The Singaporean government implemented investor-friendly policies such as tax incentives, streamlined bureaucracy, and efficient infrastructure development. The Economic Development Board (EDB) played a pivotal role in promoting semiconductor manufacturing as a key sector. Government-linked companies like Chartered Semiconductor Manufacturing (now GlobalFoundries) were established to partner with MNCs and build local expertise.

“A nation is great not by its size alone. It is the will, the cohesion, the stamina, the discipline of its people, and the quality of their leaders which ensure it an honorable place in history.”

~Lee Kuan Yew, First prime minister, Singapore

4. Investment in Education and Workforce (1980s-Present):

Singapore prioritized education and training to develop a skilled workforce for the semiconductor industry. Technical institutions and universities were established, offering relevant engineering and technical programs. The government’s focus on education helped create a pool of talent that attracted semiconductor companies.

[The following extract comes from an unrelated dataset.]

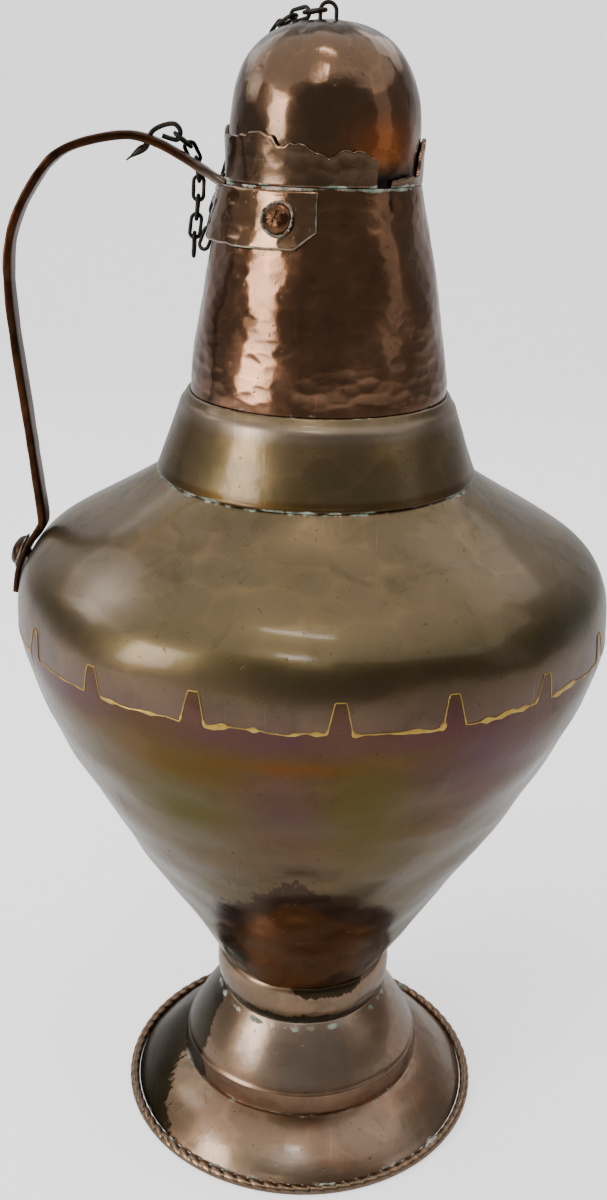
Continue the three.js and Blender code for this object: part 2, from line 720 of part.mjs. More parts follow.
// The strap's width and thickness along its line
function strapSize(share) {
  const taper = Math.min(share / LEAF_FROM, 1);
  const width = STRAP_TOP_WIDTH + (STRAP_LOW_WIDTH - STRAP_TOP_WIDTH) * taper;
  const thickness = STRAP_TOP_THICKNESS + (STRAP_LOW_THICKNESS - STRAP_TOP_THICKNESS) * taper;
  const leaf = THREE.MathUtils.smoothstep(share, LEAF_FROM - LEAF_BLEND, LEAF_FROM + LEAF_BLEND);
  const tip = THREE.MathUtils.smoothstep(share, LEAF_TIP_FROM, LEAF_TIP_TO);
  return {
    width: (width + (LEAF_WIDTH - width) * leaf) * (1 - LEAF_TIP_NARROWING * tip),
    thickness: thickness + (LEAF_THICKNESS - thickness) * leaf,
  };
}

function makeHandleStrap(drills) {
  const steps = 44;
  const sections = [];
  for (let i = 0; i <= steps; i += 1) {
    const share = i / steps;
    const { width, thickness } = strapSize(share);
    const centre = strapLine.getPointAt(share);
    const tangent = strapLine.getTangentAt(share);
    const out = vec3(-tangent.z, 0, tangent.x);
    const round = thickness * STRAP_EDGE_ROUND;
    const outline = [
      [-width / 2, -thickness / 2 + round], [-width / 2 + round, -thickness / 2],
      [width / 2 - round, -thickness / 2], [width / 2, -thickness / 2 + round],
      [width / 2, thickness / 2 - round], [width / 2 - round, thickness / 2],
      [-width / 2 + round, thickness / 2], [-width / 2, thickness / 2 - round],
    ];
    sections.push(outline.map(
      ([side, lift]) => centre.clone().add(vec3(0, side, 0)).addScaledVector(out, lift),
    ));
  }
  const seatTop = saddleTop + SADDLE_HEIGHT;
  const seatFoot = saddleTop - SADDLE_HEIGHT;
  const seatRadius = neckRadius(seatFoot) + saddleFace - neckRadius(saddleTop) + GAP;
  const envelope = revolve([
    vec2(0, seatFoot),
    vec2(seatRadius, seatFoot),
    vec2(saddleFace + GAP, saddleTop),
    vec2(saddleFace + GAP, seatTop),
    vec2(0, seatTop),
  ]);
  return cut(loft(sections), envelope, ...drills);
}

// Rivets: a domed head outside, a shank and a flattened tail inside
function makeRivet(seat, grip) {
  const dome = new THREE.EllipseCurve(0, GAP, RIVET_RADIUS, RIVET_HEAD, 0, Math.PI / 2).getPoints(4);
  const tail = -grip - RIVET_TAIL_ROOM;
  const profile = [
    vec2(0, tail - RIVET_TAIL),
    vec2(RIVET_TAIL_RADIUS - RIVET_TAIL_EDGE, tail - RIVET_TAIL),
    vec2(RIVET_TAIL_RADIUS, tail),
    vec2(RIVET_SHANK, tail),
    vec2(RIVET_SHANK, GAP),
    ...dome,
  ];
  const turn = new THREE.Quaternion().setFromUnitVectors(vec3(0, 0, 1), seat.out);
  return revolve(profile, 10).applyQuaternion(turn).translate(...seat.place.toArray());
}

function rivetDrill(seat, grip) {
  const inner = pointAlong(seat, -grip - RIVET_DRILL_REACH);
  return bar(inner, pointAlong(seat, RIVET_DRILL_REACH), RIVET_SHANK + GAP, 12);
}

const rivetT = parameterAt(neckCurve, saddleTop - SADDLE_RIVET_DROP);
const saddleGrip = (azimuth) => saddleStandoff(azimuth) + SADDLE_THICKNESS;

function saddleRivetSeat(azimuth) {
  const seat = curvePlace(neckCurve, rivetT, azimuth);
  return { ...seat, place: pointAlong(seat, saddleGrip(azimuth)) };
}

function shoulderRivetSeat() {
  const seat = curvePlace(shoulderCurve, leafParameter(LEAF_RIVET_SHARE), 180);
  const lift = GAP + LEAF_THICKNESS + leafLift(LEAF_RIVET_SHARE);
  return { ...seat, place: pointAlong(seat, lift), lift };
}

// The pin that holds the chain: an eye above the strap and a bent point below it
const pinShare = (() => {
  let share = 0;
  while (strapLine.getPointAt(share).x > -PIN_REACH) {
    share += 0.001;
  }
  return share;
})();
const pinCentre = strapLine.getPointAt(pinShare);
const pinAlong = strapLine.getTangentAt(pinShare).negate();
const pinUp = vec3(-pinAlong.z, 0, pinAlong.x);
const pinPoint = (along, up) => (
  pinCentre.clone().addScaledVector(pinAlong, along).addScaledVector(pinUp, up)
);
const pinFoot = STRAP_TOP_THICKNESS / 2 + GAP + PIN_WIRE / 2;

function makeHookPin() {
  const loop = PIN_LOOP.map(([along, up]) => pinPoint(along, pinFoot + up));
  const eye = new THREE.CatmullRomCurve3([
    pinPoint(0, -PIN_SHANK),
    pinPoint(0, PIN_SHANK / 2),
    ...loop,
  ], false, 'centripetal');
  const bentWire = wire(eye, PIN_WIRE / 2, 22, 6);
  const root = pinPoint(SPIKE_ROOT_SHIFT, SPIKE_ROOT_LAP - PIN_SHANK);
  const spike = bar(root, pinPoint(-SPIKE_REACH, -SPIKE_DROP), SPIKE_RADIUS, 8, SPIKE_TIP_RADIUS);
  return join(bentWire, spike);
}

function pinDrill() {
  return bar(pinPoint(0, -PIN_SHANK * 2), pinPoint(0, PIN_SHANK), PIN_WIRE / 2 + GAP * 2, 12);
}

// Chain links: a ring of wire drawn out into two straight sides
function makeLinkShape() {
  const bend = (LINK_WIDTH - LINK_WIRE) / 2;
  const ring = new THREE.TorusGeometry(bend, LINK_WIRE / 2, 4, 10);
  const stretch = (LINK_LENGTH - LINK_WIDTH) / 2;
  const position = ring.getAttribute('position');
  for (let i = 0; i < position.count; i += 1) {
    const x = position.getX(i);
    position.setX(i, x + Math.sign(x) * stretch);
  }
  return closedBody(ring);
}

const linkPitch = LINK_LENGTH - LINK_WIRE * 2 - LINK_PLAY;

// Joint points along a route, each one pitch from the last
function jointsAlong(points, count) {
  const route = new THREE.CatmullRomCurve3(points, false, 'centripetal');
  const joints = [route.getPoint(0)];
  let t = 0;
  while (joints.length <= count && t < 1) {
    t += 0.0005;
    const point = route.getPoint(t);
    if (point.distanceTo(joints[joints.length - 1]) >= linkPitch) {
      joints.push(point);
    }
  }
  return joints;
}

// The first joint of a chain whose end link hangs round a bar and leads towards a point
function hungFrom(barCentre, towards) {
  const along = towards.clone().sub(barCentre).normalize();
  return barCentre.clone().addScaledVector(along, -(LINK_WIRE + LINK_PLAY) / 2);
}

const linkShape = makeLinkShape();

// Links between joints, every second one turned a quarter about the chain
function makeChainRun(name, joints, outAt, firstFlat, materialOf) {
  const run = [];
  for (let i = 0; i + 1 < joints.length; i += 1) {
    const along = joints[i + 1].clone().sub(joints[i]).normalize();
    const middle = joints[i].clone().lerp(joints[i + 1], 0.5);
    const out = outAt(middle, i);
    const side = along.clone().cross(out).normalize();
    const face = side.clone().cross(along).normalize();
    const flat = (i % 2 === 0) === firstFlat;
    const across = flat ? side : face;
    const normal = along.clone().cross(across);
    const link = new THREE.Mesh(linkShape.clone(), materialOf);
    link.name = `${name}_${String(i + 1).padStart(2, '0')}`;
    link.applyMatrix4(new THREE.Matrix4().makeBasis(along, across, normal).setPosition(middle));
    run.push(link);
  }
  return run;
}

// How much more a link on the dome faces upwards than the way to it does
const DOME_TILT = 1.2;

const atAzimuth = (radius, height, azimuth) => (
  vec3(radius * Math.cos(radians(azimuth)), radius * Math.sin(radians(azimuth)), height)
);
const linkHalf = LINK_WIDTH / 2 + GAP * 2;

// The run that hangs from the lid: over the dome, down past the collar and the saddle
function lidRunJoints() {
  const stapleLeg = vec3(-STAPLE_SPAN / 2, 0, Z_CROWN + STAPLE_RISE * 0.5);
  const over = DOME_WAY.map(([share, azimuth]) => {
    const point = offsetPoint(domeCurve, share, linkHalf);
    return atAzimuth(point.x, point.y, azimuth);
  });
  const beside = ([out, rise, azimuth]) => {
    const height = Z_MOUTH + rise;
    const wall = Math.max(COLLAR_RADIUS, neckRadius(height) + saddleGrip(azimuth));
    return atAzimuth(wall + linkHalf + out, height, azimuth);
  };
  return jointsAlong([
    hungFrom(stapleLeg, over[0]),
    ...over,
    ...LID_HANG.map(beside),
  ], LID_LINKS);
}

// The run that hangs from the pin: along the strap, over its far edge and down
function pinRunJoints() {
  const eye = pinPoint(PIN_EYE_LENGTH, pinFoot + PIN_EYE_RISE);
  const hang = PIN_HANG.map(
    ([out, side, rise]) => vec3(-saddleFace - out, CHAIN_SIDE + side, Z_MOUTH + rise),
  );
  return jointsAlong([hungFrom(eye, hang[0]), ...hang], PIN_LINKS);
}

// Finishes
const finish = (color, roughness, metalness) => (
  new THREE.MeshStandardMaterial({ color, roughness, metalness })
);
const FINISHES = {
  belly: finish(0x6b5a45, 0.3, 0.9),
  neck: finish(0x5a3a30, 0.28, 0.9),
  foot: finish(0x6a5846, 0.32, 0.9),
  handle: finish(0x3a2212, 0.4, 0.8),
  rivet: finish(0x3e2a20, 0.35, 0.8),
  iron: finish(0x1c1b16, 0.6, 0.7),
};

function named(name, geometry, material) {
  const mesh = new THREE.Mesh(geometry, material);
  mesh.name = name;
  return mesh;
}

const frontRivet = saddleRivetSeat(180 + SADDLE_RIVET_ANGLE);
const backRivet = saddleRivetSeat(180 - SADDLE_RIVET_ANGLE);
const shoulderRivet = shoulderRivetSeat();
const saddleRivetGrip = saddleGrip(180 - SADDLE_RIVET_ANGLE) + SHEET;
const shoulderRivetGrip = shoulderRivet.lift + SHEET;
const saddleDrills = [frontRivet, backRivet].map((seat) => rivetDrill(seat, saddleRivetGrip));
const shoulderDrill = rivetDrill(shoulderRivet, shoulderRivetGrip);
const belly = partBelly([shoulderDrill]);

const jug = new THREE.Group();
jug.add(
  named('foot_rim_bead', makeFootBead(), FINISHES.foot),
  named('foot_dish', makeFootDish(), FINISHES.foot),
  named('foot_cone', makeFootCone(), FINISHES.foot),
  named('waist_collar', makeWaistCollar(), FINISHES.foot),
  named('lower_bowl', belly.lower, FINISHES.belly),
  named('shoulder', belly.upper, FINISHES.belly),
  named('neck_band', makeNeckBand(), FINISHES.belly),
  named('neck_cone', makeNeckCone(saddleDrills), FINISHES.neck),
  named('mouth_collar', makeMouthCollar(), FINISHES.neck),
  named('neck_saddle', makeNeckSaddle(saddleDrills), FINISHES.neck),
  named('handle_strap', makeHandleStrap([shoulderDrill, pinDrill()]), FINISHES.handle),
  named('saddle_rivet_front', makeRivet(frontRivet, saddleRivetGrip), FINISHES.rivet),
  named('saddle_rivet_back', makeRivet(backRivet, saddleRivetGrip), FINISHES.rivet),
  named('shoulder_rivet', makeRivet(shoulderRivet, shoulderRivetGrip), FINISHES.rivet),
  named('hook_pin', makeHookPin(), FINISHES.iron),
);

const lid = new THREE.Group();
lid.add(
  named('lid_dome', makeLidDome(stapleDrills()), FINISHES.neck),
  named('lid_sleeve', makeLidSleeve(), FINISHES.neck),
  named('lid_staple', makeLidStaple(), FINISHES.iron),
);
jug.add(lid);

const sideways = () => vec3(0, 1, 0);
const awayFromAxis = (point) => (
  vec3(point.x, point.y, Math.max(0, point.z - Z_DOME) * DOME_TILT).normalize()
);
jug.add(...makeChainRun('lid_link', lidRunJoints(), awayFromAxis, true, FINISHES.iron));
jug.add(...makeChainRun('pin_link', pinRunJoints(), sideways, false, FINISHES.iron));

export default jug;
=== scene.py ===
"""A tall hammered copper water jug with a chained lid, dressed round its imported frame.

Every new surface is worked out with numpy in millimetres and written to the mesh in metres.
"""

from __future__ import annotations

import logging
import math
from dataclasses import dataclass, field
from enum import Enum
from typing import NamedTuple

import bmesh
import bpy
import numpy as np
from mathutils import Matrix, Vector

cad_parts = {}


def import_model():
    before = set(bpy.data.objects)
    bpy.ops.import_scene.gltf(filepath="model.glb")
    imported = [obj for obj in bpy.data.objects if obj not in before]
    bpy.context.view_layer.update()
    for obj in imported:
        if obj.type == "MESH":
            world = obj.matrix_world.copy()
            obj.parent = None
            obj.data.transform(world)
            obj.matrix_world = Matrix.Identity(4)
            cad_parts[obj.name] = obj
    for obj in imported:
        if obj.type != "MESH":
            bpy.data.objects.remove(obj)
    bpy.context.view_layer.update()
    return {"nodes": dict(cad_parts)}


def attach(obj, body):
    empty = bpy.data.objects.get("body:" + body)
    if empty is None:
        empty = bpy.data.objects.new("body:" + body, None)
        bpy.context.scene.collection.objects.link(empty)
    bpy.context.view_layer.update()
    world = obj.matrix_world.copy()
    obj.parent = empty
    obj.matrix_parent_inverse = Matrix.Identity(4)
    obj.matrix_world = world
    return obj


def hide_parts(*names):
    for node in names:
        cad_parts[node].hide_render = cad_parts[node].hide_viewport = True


LOG = logging.getLogger("copper_jug")
MM = 0.001
TURN = 2.0 * math.pi

Array = np.ndarray
Point = tuple[float, float]
Marks = dict[str, Array]
Color = tuple[float, float, float]
Piece = bpy.types.Object
Material = bpy.types.Material
Tree = bpy.types.NodeTree
Socket = bpy.types.NodeSocket
Inputs = dict[str | int, object]


class Slot(Enum):
    """The record's material slots."""

    FOOT = "copper_foot"
    BELLY = "copper_belly"
    NECK = "copper_neck"
    HANDLE = "copper_handle"
    RIVET = "copper_rivet"
    IRON = "iron"


class Body(Enum):
    """The bodies that pieces ride on, apart from the chain's links."""

    JUG = "jug"
    LID = "lid"


# Curves and noise, as whole arrays


def bezier(corners: list[Point | Array], count: int = 200) -> Array:
    """Sample a cubic Bezier curve of (radius, height).

    Formula: the Bernstein sum of the four corners, at evenly spaced parameters.

    Args:
        corners: the curve's four control points.
        count: how many samples.

    Returns:
        An array of shape (count, 2).
    """
    t = np.linspace(0.0, 1.0, count)[:, None]
    p0, p1, p2, p3 = (np.array(corner, float)[None] for corner in corners)
    return (1 - t) ** 3 * p0 + 3 * (1 - t) ** 2 * t * p1 + 3 * (1 - t) * t**2 * p2 + t**3 * p3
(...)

5. Research and Development (R&D) Focus (1990s-Present):

The government invested in research and innovation to advance the semiconductor sector. The establishment of research institutes like the Institute of Microelectronics (IME) and partnerships with universities and private companies fostered technology development and collaboration.

6. Cluster Development (2000s-Present):

Singapore’s strategy of creating industry clusters contributed to the semiconductor sector’s growth. The development of wafer fabrication parks, research hubs, and industrial estates led to a concentration of semiconductor-related activities, enabling knowledge-sharing and synergy among companies.

7. Adaptation to Market Trends (2000s-Present):

Singapore’s semiconductor industry adapted to market shifts, embracing advancements like the shift from memory chips to logic chips and the rise of emerging technologies like Internet of Things (IoT) and artificial intelligence (AI). The industry’s ability to innovate and pivot helped maintain its competitiveness.

8. Strong Infrastructure and Connectivity:

Singapore’s well-developed infrastructure, including world-class ports, airports, and logistics facilities, facilitated the smooth movement of raw materials, components, and finished products, making it an efficient hub for semiconductor manufacturing and export.

These historical factors, combined with Singapore’s commitment to a business-friendly environment, a skilled workforce, and continual alignment with industry trends, have collectively propelled it into the status of a premier semiconductor nation. The semiconductor sector remains a vital component of Singapore’s economy, contributing significantly to innovation, export revenues, and technological progress.